First, it identifies that it has three Input variables; 'BSdist', 'Rdist', and 'Arm'. 'BSDist' is the 'Distance' measure sent from the Beacon Sensor. 'Rdist' is the 'Distance' measure sent from the Ranger. 'Arm' takes in a 1 or a 0 from the numpad input. Next, the program identifies that it will have two out-going values; 'Fire' and 'LightOn'. 'Fire' will send the 1 value to the turret telling it to fire, while the 'LightOn' variable will turn on the wired light.
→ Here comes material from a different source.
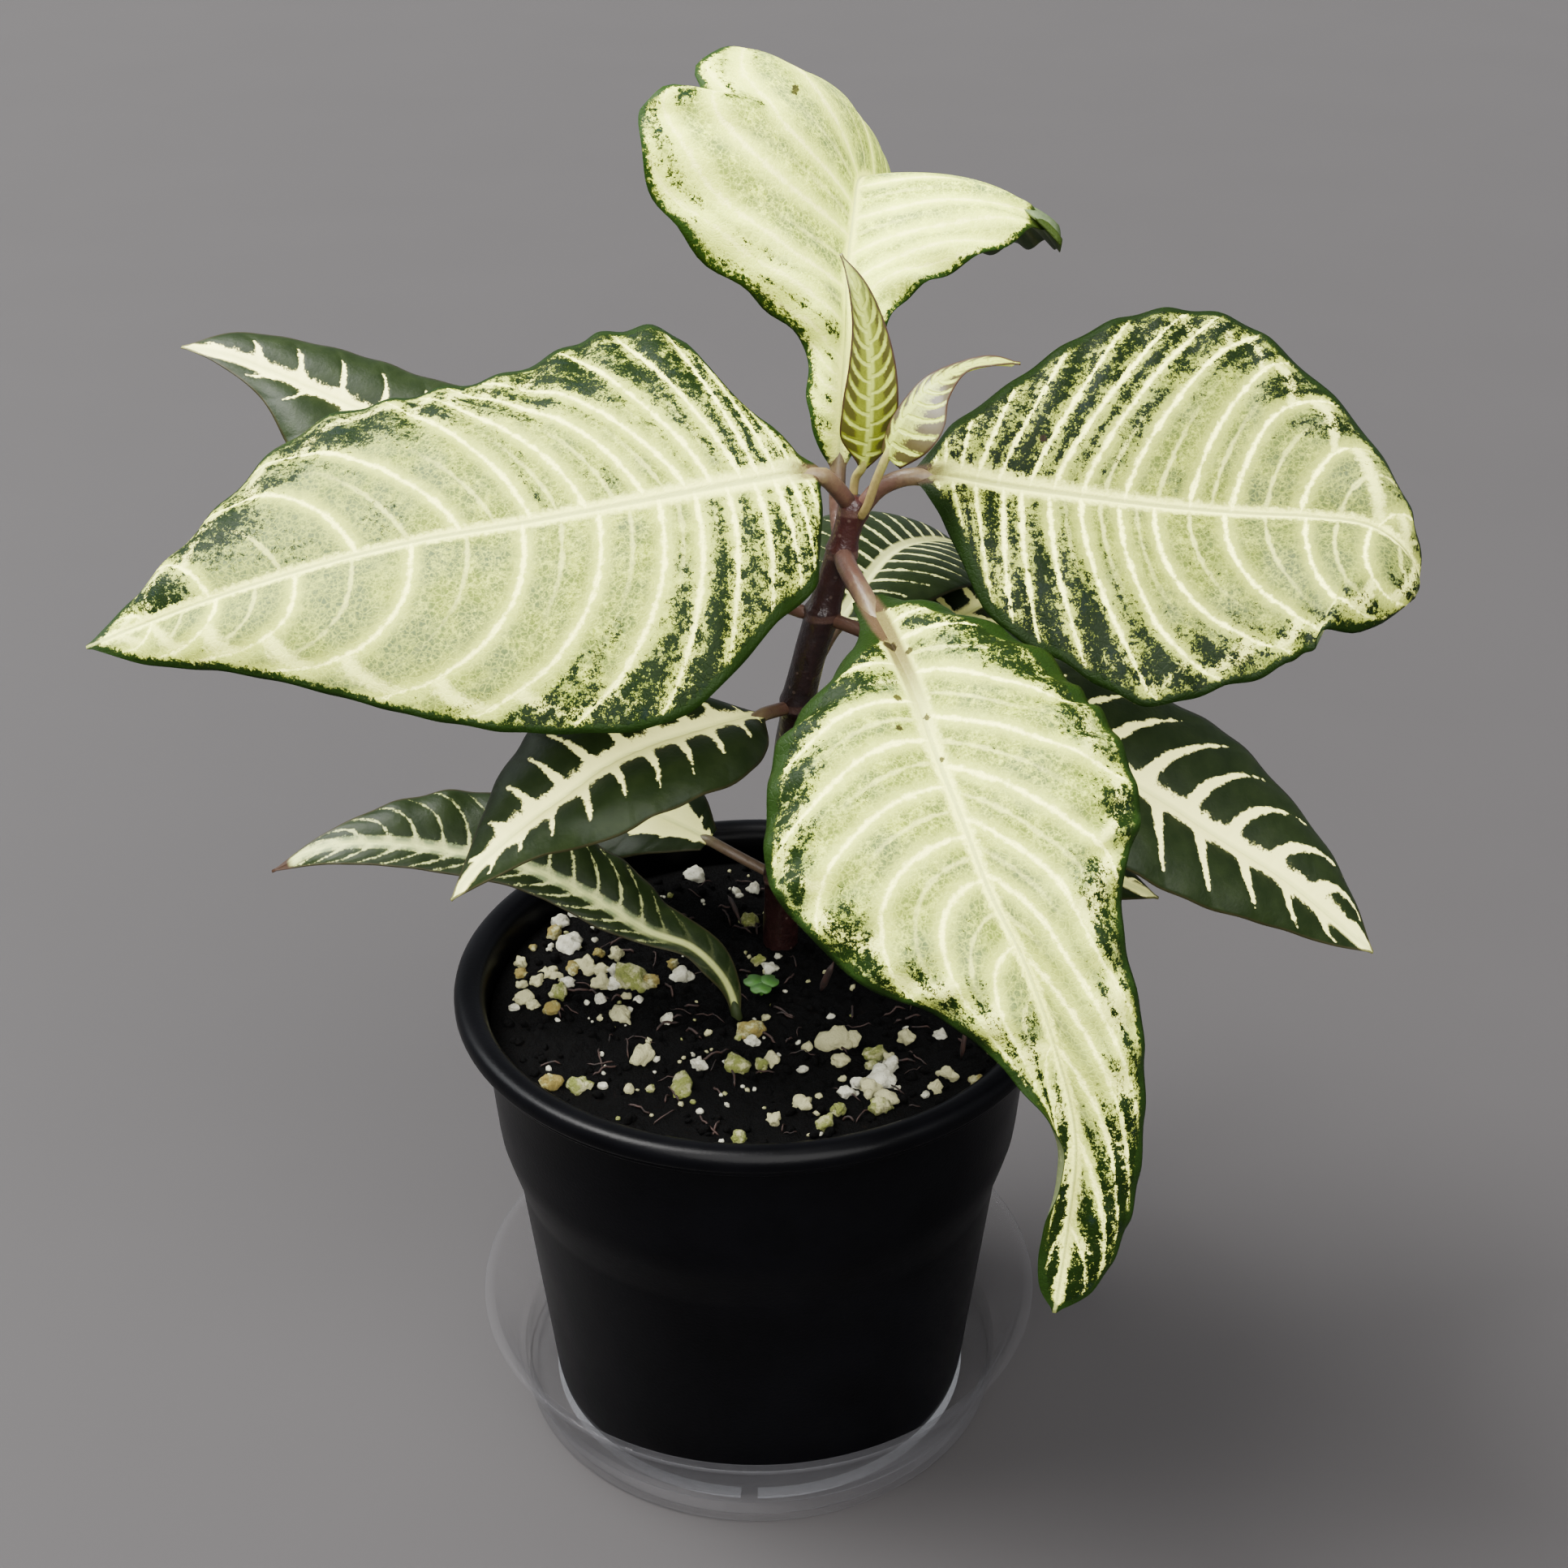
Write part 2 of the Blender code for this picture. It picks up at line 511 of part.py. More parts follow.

Next, it goes through each line sequentially. It's important to realize that the order of the lines can, and almost always does, make a difference. First, an interstitial variable called 'Diff' takes the value of the difference between BSdist and Rdist. The next line uses the "abs()" operator which simply takes the absolute value. Notice that 'Diff' is operating on itself to create a new value. A series of conditionals follows.
First, it checks to see if 'Diff' is less than 50; if it is, it sets another new variable, 'DiffA', to be 1. If 'Diff' is greater than or equal to 50, then 'DiffA' is set to 0. At this point, the program has checked to see if the distance to the target and the distance to the thing in front of the ranger are within 50 units of each other. If they are, then DiffA is 1.
Next, the program checks to see if DiffA is equal to 1, and if Arm is equal to 1 (that is, if you armed the system). If these two conditions are satisfied, then 'Fire' is set to 1 and your contraption will fire its weapon. If, on the other hand, 'DiffA' is equal to 0, then the device does not fire. The same is true if 'Arm' is equal to zero.
The last portion is for the Arming light. It first checks to see if 'Arm' is equal to 1. If so, "LightOn' takes a value of 255 which, when wired to a light, turns on a light to that degree of color. If 'Arm is equal to 0, then the light will not turn on.